WRITTEN TASK:
Using the listing below, report all lines holding the word "that".

Begin PROVIDED DATA

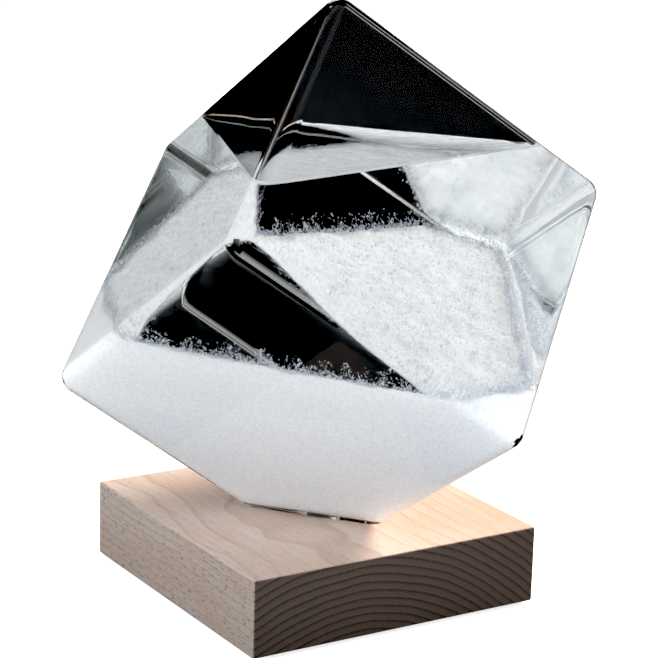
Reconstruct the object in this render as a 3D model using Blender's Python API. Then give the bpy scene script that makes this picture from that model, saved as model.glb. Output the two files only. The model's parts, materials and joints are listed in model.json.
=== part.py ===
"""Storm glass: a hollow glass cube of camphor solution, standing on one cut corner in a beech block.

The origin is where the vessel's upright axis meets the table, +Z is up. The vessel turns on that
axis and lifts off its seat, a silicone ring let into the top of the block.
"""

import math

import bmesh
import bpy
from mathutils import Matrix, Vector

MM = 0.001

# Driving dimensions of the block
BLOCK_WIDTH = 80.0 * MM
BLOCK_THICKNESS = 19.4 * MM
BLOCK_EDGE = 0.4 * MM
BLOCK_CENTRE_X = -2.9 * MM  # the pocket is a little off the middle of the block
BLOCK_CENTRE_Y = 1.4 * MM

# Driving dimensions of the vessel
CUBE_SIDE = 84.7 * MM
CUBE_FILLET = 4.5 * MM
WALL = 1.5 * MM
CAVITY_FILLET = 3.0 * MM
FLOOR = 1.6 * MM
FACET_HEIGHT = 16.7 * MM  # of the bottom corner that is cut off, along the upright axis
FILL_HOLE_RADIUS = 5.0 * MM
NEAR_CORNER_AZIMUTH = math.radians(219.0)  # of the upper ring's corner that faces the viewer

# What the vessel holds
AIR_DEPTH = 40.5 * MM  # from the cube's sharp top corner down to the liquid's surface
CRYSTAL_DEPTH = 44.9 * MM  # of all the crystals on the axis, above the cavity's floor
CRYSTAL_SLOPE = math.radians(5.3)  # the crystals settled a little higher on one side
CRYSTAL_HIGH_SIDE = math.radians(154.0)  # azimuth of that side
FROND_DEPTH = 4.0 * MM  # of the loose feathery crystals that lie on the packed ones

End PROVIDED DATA

RESPONSE TO THE EXERCISE:
Reconstruct the object in this render as a 3D model using Blender's Python API. Then give the bpy scene script that makes this picture from that model, saved as model.glb. Output the two files only. The model's parts, materials and joints are listed in model.json.
The origin is where the vessel's upright axis meets the table, +Z is up. The vessel turns on that
FACET_HEIGHT = 16.7 * MM  # of the bottom corner that is cut off, along the upright axis
NEAR_CORNER_AZIMUTH = math.radians(219.0)  # of the upper ring's corner that faces the viewer
CRYSTAL_HIGH_SIDE = math.radians(154.0)  # azimuth of that side
FROND_DEPTH = 4.0 * MM  # of the loose feathery crystals that lie on the packed ones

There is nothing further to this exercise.